Plans made, the next step was to pick the dates. Since I had two weeks of vacation time in August, I was sure that I could find four days of good weather in which to place this hike. Except for one problem: as I was reading through the booklet accompanying the map, I read a disheartening sentence: “Be aware that thunderstorms form over these mountains every afternoon, so be sure to carry your rain gear!”

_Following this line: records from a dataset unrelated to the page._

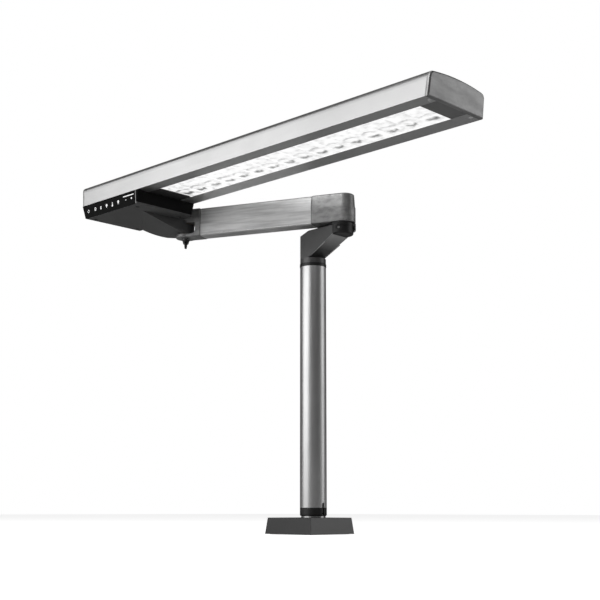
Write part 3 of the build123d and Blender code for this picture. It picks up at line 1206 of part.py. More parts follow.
with BuildPart() as control_cover:
    add(box_frustum(BOX_FOOT_Z, COVER_PLATE_TOP_Z, 0))
    add(front_slab(BOX_TOP[0], trim_x[1], PANEL_THICK, SEAM), mode=Mode.SUBTRACT)
    add(fairing.part)
    with BuildSketch(Plane.XY.offset(BOX_FOOT_Z)):
        with Locations(*post_spots):
            Circle(BOX_POST_R)
    extrude(amount=BOX_POST_TOP_Z - BOX_FOOT_Z)
    add(
        tube(RELIEF_R, 0, KNUCKLE_Z[1], HEAD_BOTTOM_Z, (FRONT_X, FRONT_Y)),
        mode=Mode.SUBTRACT,
    )
    with BuildSketch(Plane.XY.offset(KNUCKLE_Z[1])):
        with Locations((FRONT_X, FRONT_Y)):
            Circle(RELIEF_FAR_R)
        with Locations((FRONT_X, FRONT_Y - RELIEF_FAR_R / 2)):
            Rectangle(2 * RELIEF_FAR_R, RELIEF_FAR_R, mode=Mode.SUBTRACT)
    extrude(amount=BOX_FOOT_Z - KNUCKLE_Z[1], mode=Mode.SUBTRACT)
    add(tube(KNUCKLE_R, 0, *KNUCKLE_Z, (FRONT_X, FRONT_Y)))
    add(tube(KNUCKLE_BUSH_R + SEAT, 0, *KNUCKLE_Z, (FRONT_X, FRONT_Y)), mode=Mode.SUBTRACT)
    with BuildSketch(Plane.XY.offset(BOX_FOOT_Z)):
        with Locations(*post_spots):
            Circle(BOX_RECESS_R)
    extrude(amount=BOX_RECESS_DEPTH, mode=Mode.SUBTRACT)
    with BuildSketch(Plane.XY.offset(BOX_FOOT_Z)):
        with Locations(*post_spots):
            Circle(BOX_SCREW_R + SEAT)
    extrude(amount=BOX_POST_TOP_Z - BOX_FOOT_Z, mode=Mode.SUBTRACT)
control_cover.part.label = "control_cover"
export_step(control_cover.part, "parts/control_cover.step")

with BuildPart() as control_screws:
    recess_top_z = BOX_FOOT_Z + BOX_RECESS_DEPTH
    with BuildSketch(Plane.XY.offset(recess_top_z)):
        with Locations(*post_spots):
            Circle(BOX_RECESS_R - SEAM)
            RegularPolygon(BOX_SCREW_R, 6, mode=Mode.SUBTRACT)
    extrude(amount=-BOX_SCREW_HEAD)
    with BuildSketch(Plane.XY.offset(recess_top_z - BOX_SCREW_HEAD / 2)):
        with Locations(*post_spots):
            Circle(BOX_SCREW_R)
    extrude(amount=BOX_SCREW_LENGTH)
control_screws.part.label = "control_screws"
export_step(control_screws.part, "parts/control_screws.step")

knuckle_bush = tube(KNUCKLE_BUSH_R, BOLT_R + RUN, *KNUCKLE_Z, (FRONT_X, FRONT_Y))
knuckle_bush.label = "knuckle_bush"
export_step(knuckle_bush, "parts/knuckle_bush.step")

with BuildPart() as knuckle_washers:
    for low, high in ((KNUCKLE_Z[1], FORK_GAP_Z[1]), (FORK_GAP_Z[0], KNUCKLE_Z[0])):
        add(tube(KNUCKLE_WASHER_R, BOLT_R + RUN, low + SEAM, high - SEAM, (FRONT_X, FRONT_Y)))
knuckle_washers.part.label = "knuckle_washers"
export_step(knuckle_washers.part, "parts/knuckle_washers.step")

# ================================================================ driver, in the head above the box
driver_x, driver_y, driver_thick = DRIVER_BOARD
driver_top_z = DRIVER_BOARD_Z + driver_thick
standoff_spots = [
    (DRIVER_MID_X + sx * STANDOFF_PITCH[0] / 2, HEAD_MID_Y + sy * STANDOFF_PITCH[1] / 2)
    for sx in (-1, 1)
    for sy in (-1, 1)
]

with BuildPart() as driver_board:
    with BuildSketch(Plane.XY.offset(DRIVER_BOARD_Z)):
        with Locations((DRIVER_MID_X, HEAD_MID_Y)):
            Rectangle(driver_x, driver_y)
    extrude(amount=driver_thick)
driver_board.part.label = "driver_board"
export_step(driver_board.part, "parts/driver_board.step")

with BuildPart() as driver_standoffs:
    with BuildSketch(Plane.XY.offset(LENS_TOP_Z)):
        with Locations(*standoff_spots):
            Circle(STANDOFF_R)
    extrude(amount=DRIVER_BOARD_Z - LENS_TOP_Z)
driver_standoffs.part.label = "driver_standoffs"
export_step(driver_standoffs.part, "parts/driver_standoffs.step")

coil_x, coil_y, coil_z = COIL
with BuildPart() as driver_coil:
    with BuildSketch(Plane.XY.offset(driver_top_z)):
        with Locations((DRIVER_MID_X + COIL_SPOT[0], HEAD_MID_Y + COIL_SPOT[1])):
            RectangleRounded(coil_x, coil_y, BASE_CORNER)
    extrude(amount=coil_z)
driver_coil.part.label = "driver_coil"
export_step(driver_coil.part, "parts/driver_coil.step")

with BuildPart() as driver_capacitors:
    with BuildSketch(Plane.XY.offset(driver_top_z)):
        with Locations(*[(DRIVER_MID_X + x, HEAD_MID_Y + y) for x, y in CAPACITOR_SPOTS]):
            Circle(CAPACITOR_R)
    extrude(amount=CAPACITOR_HEIGHT)
driver_capacitors.part.label = "driver_capacitors"
export_step(driver_capacitors.part, "parts/driver_capacitors.step")
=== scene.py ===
import json
from math import cos, hypot, pi, radians, sin

import bmesh
import bpy
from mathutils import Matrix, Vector


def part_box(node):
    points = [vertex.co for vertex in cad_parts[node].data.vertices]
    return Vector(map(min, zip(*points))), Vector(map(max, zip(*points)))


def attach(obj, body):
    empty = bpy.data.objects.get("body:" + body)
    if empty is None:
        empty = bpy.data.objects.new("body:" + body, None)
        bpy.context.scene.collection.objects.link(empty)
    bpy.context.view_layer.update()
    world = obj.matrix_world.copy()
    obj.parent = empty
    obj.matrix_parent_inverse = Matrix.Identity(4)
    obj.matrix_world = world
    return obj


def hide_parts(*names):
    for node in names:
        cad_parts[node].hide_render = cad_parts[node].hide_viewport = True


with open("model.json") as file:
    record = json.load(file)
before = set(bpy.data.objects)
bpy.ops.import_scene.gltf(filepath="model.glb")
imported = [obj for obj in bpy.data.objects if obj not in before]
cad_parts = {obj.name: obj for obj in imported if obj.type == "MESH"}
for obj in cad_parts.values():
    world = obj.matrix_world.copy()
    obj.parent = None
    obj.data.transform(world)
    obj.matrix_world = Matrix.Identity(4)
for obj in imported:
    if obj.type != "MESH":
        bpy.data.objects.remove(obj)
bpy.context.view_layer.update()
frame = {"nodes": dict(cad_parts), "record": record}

# Looks of the articulated LED workplace lamp. Metres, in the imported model's frame:
# the pole axis is Z, the head lies along X and its touch panel faces -Y.

nodes = frame["nodes"]
MM = 0.001


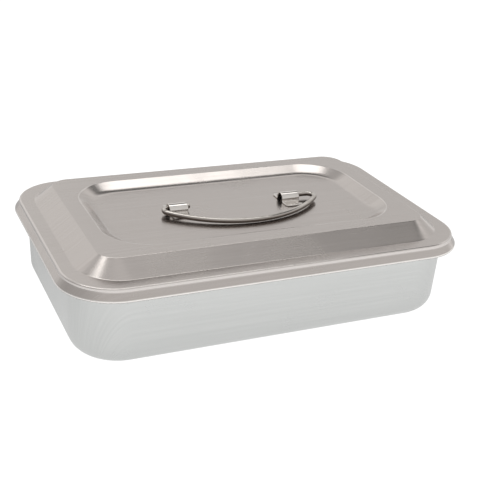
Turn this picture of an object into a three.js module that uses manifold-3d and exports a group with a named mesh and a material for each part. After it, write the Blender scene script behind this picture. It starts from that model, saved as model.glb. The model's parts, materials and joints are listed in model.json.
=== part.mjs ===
// A lidded instrument tray of pressed stainless sheet.
//
// A deep-drawn pan stands on its flat bottom. A pressed lid with a raised crown and a shallow sunk panel
// drops over the pan's rim. Two omega clips are spot-welded in the sunk panel, and a wire bail handle
// turns in them. It folds down towards the front until its bow lies on the panel.
//
// Millimetres, +Z up. The origin is the centre of the pan's underside. X is the long way, -Y the front.

import * as THREE from "three";
import { mergeVertices } from "three/addons/utils/BufferGeometryUtils.js";
import Module from "manifold-3d";

const wasm = await Module();
wasm.setup();

// ---- driving dimensions -------------------------------------------------------------------------------

const SHEET = 0.8; // thickness of the pan, the lid and the clips
const GAP = 0.3; // air left between pieces that touch on the real tray

// The lid's flange edge is the outline that every ring of the pan and the lid is measured from.
const FLANGE_HALF_X = 155;
const FLANGE_HALF_Y = 101.2;
const FLANGE_Z = 64.8; // top face of the lid's flange
const FLANGE_CORNER = 38.3; // corner radius in plan

const NECK_DROP = 2.4; // the skirt pulls in a little just below the flange's rounded edge
const NECK_INSET = 0.6;
const SKIRT_DROP = 8.8; // from the flange's top face to the skirt's lower edge
const SKIRT_FLARE = 3.1; // how far the lower edge stands out past the flange
const SKIRT_LIP = 1.1; // the lower edge turns straight down for this far

const SLOPE_FOOT_INSET = 11.2; // from the flange's edge to the foot of the slope
const SLOPE_FOOT_CORNER = 33;
const SLOPE_WIDTH = 14.3;
const CROWN_RISE = 10.5; // from the flange up to the crown
const CROWN_CORNER = 15; // the crown's outer corners are much tighter than the slope's foot
const CROWN_WIDTH = 13.1; // the flat ring round the sunk panel
const PANEL_DEPTH = 5.6; // from the crown down to the sunk panel
const PANEL_WALL_WIDTH = 9.8; // a gentle dished slope
const PANEL_FOOT_BEND = 12;
const PANEL_CORNER = 36; // at the top of the panel's wall

const PAN_WALL_INSET = 5.2; // from the lid's flange edge to the outside of the pan's wall
const PAN_TAPER = 2.2; // how far the wall leans in on its way down
const PAN_BOTTOM_RADIUS = 13.6; // outside bend between wall and bottom
const PAN_CORNER = 38; // corner radius in plan, at the top of the wall
const RIM_WIDTH = 3.1; // the rim turns out this far past the wall
const RIM_LIP = 3.4; // and then down this far

const HINGE_Y = 1.1; // the hinge axis crosses the middle of the lid, a hair behind it
const CLIP_SPACING = 95; // between the middles of the two clips
const CLIP_WIDTH = 14.8; // along the hinge axis
const CLIP_LENGTH = 27.5; // across the hinge axis, foot to foot
const CLIP_CORNER = 2.5;
const ARCH_HALF_WIDTH = 5; // outside of the arch
const ARCH_HEIGHT = 6.9; // outside of the arch, above the underside of the feet

const WIRE_RADIUS = 2;
const BAIL_REACH = 34.9; // from the hinge axis to the middle of the bow
const BAIL_BOW_RADIUS = 86.5;
const BAIL_BEND_RADIUS = 5; // between the bow and each leg
const BAIL_LEG = 17; // straight leg past the bend, lying in its clip
const BAIL_FLOAT = 4.2; // the bail slides endways in its clips, and lies this far to the right
const BAIL_DROOP = THREE.MathUtils.degToRad(2.7); // folded, the bow sinks until it lies on the panel
const BAIL_CROSSING = 12.5; // the wire crosses the clips' front feet this far in front of the axis

// ---- derived levels -----------------------------------------------------------------------------------

const CROWN_Z = FLANGE_Z + CROWN_RISE;
const PANEL_Z = CROWN_Z - PANEL_DEPTH;
const RIM_Z = FLANGE_Z - SHEET - GAP; // the lid rests on the pan's rim
const CLIP_Z = PANEL_Z + GAP;
const WIRE_OVER_FOOT = CLIP_Z + SHEET + GAP + WIRE_RADIUS; // the folded bail lies on the front feet too
const HINGE_Z = WIRE_OVER_FOOT + BAIL_CROSSING * Math.sin(BAIL_DROOP);

// ---- pressed sheet ------------------------------------------------------------------------------------

const CORNER_STEPS = 8; // facets in each plan corner of a ring
const bendSteps = (radius) => Math.ceil(2 + radius / 4); // facets in each bend of a section

// A point of a pressed section: how far it lies outside the flange's edge, its height, the corner radius
// in plan of the ring that it makes, and the radius of the bend there.
const station = (out, height, corner, bend = 0) => ({ out, height, corner, bend });

const stepBetween = (p, q) => new THREE.Vector2(q.out - p.out, q.height - p.height);

// The arc that rounds off the bend at one station.
function bendArc(before, at, after) {
  const into = stepBetween(before, at).normalize();
  const outOf = stepBetween(at, after).normalize();
  const turn = Math.atan2(into.cross(outOf), into.dot(outOf));
  const reach = at.bend * Math.tan(Math.abs(turn) / 2);
  const side = Math.sign(turn) * at.bend;
  const start = new THREE.Vector2(at.out, at.height).addScaledVector(into, -reach);
  const centre = new THREE.Vector2(start.x - side * into.y, start.y + side * into.x);
  const from = Math.atan2(start.y - centre.y, start.x - centre.x);
  const steps = bendSteps(at.bend);
  return Array.from({ length: steps + 1 }, (_, i) => {
    const angle = from + (turn * i) / steps;
    const out = centre.x + at.bend * Math.cos(angle);
    return station(out, centre.y + at.bend * Math.sin(angle), at.corner + out - at.out);
  });
}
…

Every day. Every day? Now way. I immediately went to the mountain forecast to check. Sure enough, storms were predicted for every single day. Every single damned day of my two week vacation would get a thunderstorm, and for one of the days even a typhoon. Remembering my fateful hike exactly one year before and my vow never to repeat it, it goes without saying that I was somewhat unhappy about these circumstances. But did I give up? No. I’m a little too stubborn for that.